During the importing stage of your wheel parts into ZBrush, keep in mind that the .fbx format keeps the pivot world position for all objects in the place where you set them, and .obj resets all your pivots to 0.0.0. It's essential to keep your pivot at the center of your wheel because of array rotation. Before starting the array, select your tire section, and in the array menu, press the "reset" button to reset the pivot position to its origin, and after that, press "lock position."

If you are getting an uneven non-smooth surface, use polish in the deformation section to smooth your surface down. Pay attention to the circle near the polish option. If it's empty, then the polish process going to keep the borders of your mesh, and if it's full, then it will shrink your mesh borders.


Pattern Modeling.

Activating the wireframe and polygroups helps to see where your original section is in the 3d space.

Also, there are 2 modes of symmetry that need to be used for tire pattern design. Regular local symmetry and radial.

We are going to use regular local symmetry for drawing symmetrical sides of the wheel and break this symmetry by using radial symmetry across the wheel.

While using symmetry, keep "V.Sym" on; otherwise, you may get artifacts on your opposite symmetry side. Using radial symmetry, set its counter to 20 as we are working on the 20 sections simultaneously.

The mask drawing process takes time, especially when you are trying to keep it clean. Some tools can help you achieve this, such as mask grow, blur, sharpen, etc. Don't hesitate to use them.

To extrude your tire pattern use the inflate deformer with X and Z active. If you are going to keep Y active as well, then your extrusion is going to grow on the sides as well.

By adding volume using the Y-axis, you are achieving better transitions on the sides. Don't forget to unselect everything and return the previous size using the negative Y value for the whole wheel.

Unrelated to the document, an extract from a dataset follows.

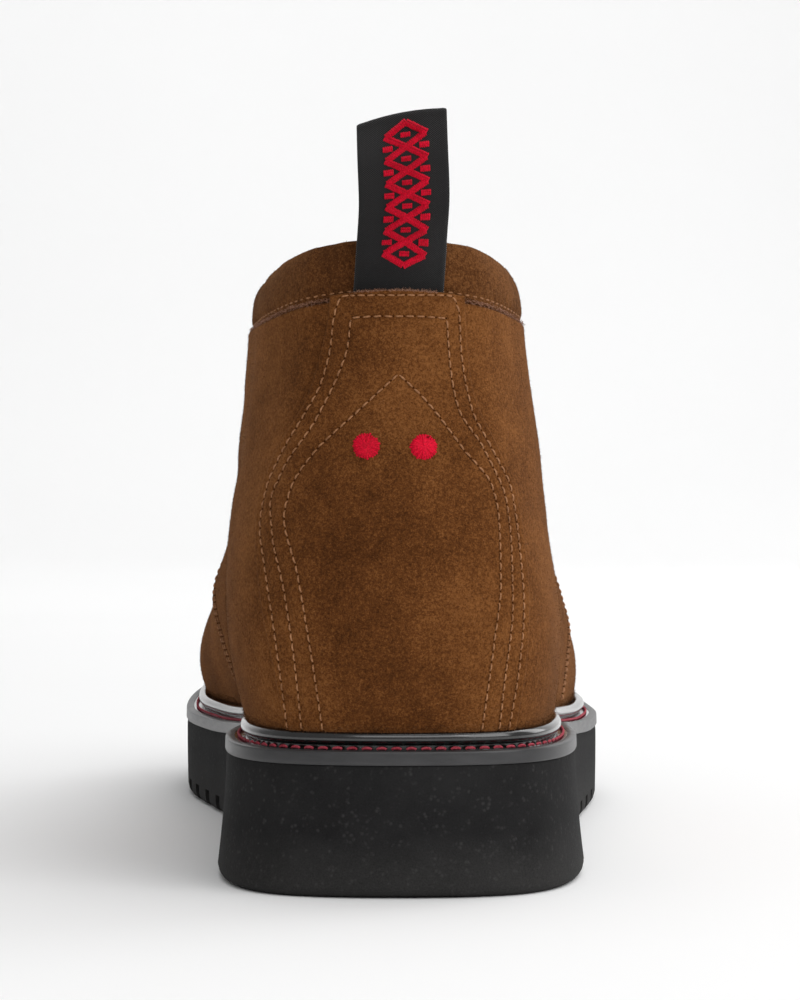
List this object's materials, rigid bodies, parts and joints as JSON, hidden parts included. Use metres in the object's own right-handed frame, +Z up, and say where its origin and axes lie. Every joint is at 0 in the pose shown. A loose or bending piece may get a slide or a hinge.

Also, check other deformers like rotate, flatten, skew, etc., to experiment with your design.

After you extrude and create the mesh from the array, all your tire pieces will be welded together. You could to dynamesh it with slightly higher values and polish your model to give some extra smoothness, and remove geometry artifacts across your mesh. To add a bit of sharpness and a crisper look, you can use "contrast" in the deformation section and "clay polish" from the geometry section.

To merge the tire with the text, dynamesh it and add some polish to create a nice and smooth transition between the tire sidewall and the text.


Rims modeling

During the rims modeling, it's a good practice to make a central part with the correct size outside of the Zbrush, so you won't lose proportion in the process.

The whole process highly relies on the array function and its center. To achieve that, pick your middle part, insert a simple box, and while it is masked, detach it to a new subtool. Now the pivot axis of your new subtool is going to be the same as your wheel center axis.

Going into transpose mode and pressing Y hotkey, you can change the ZBrush gizmo mode. By pressing the cogwheel icon, you can open a list of mesh deformers you can interact with and modify your mesh.

These deformers list offers incredible freedom for modifying and designing shapes. This opportunity provides you with a really flexible non-destructive design workflow.

Using just a simple box object, reformers, and array, you may achieve a lot of varieties similar to these you see in the picture below.

Your model shouldn't be clean. Remember, it's just a concept, and it will be properly modeled later on.

After you have finished concepting your wheel, you can render it in Keyshot, where most of your unclean parts of the geometry will never be seen because of image resolution, lighting, and texture, or you can just make a nice simple presentation inside of Zbrush itself.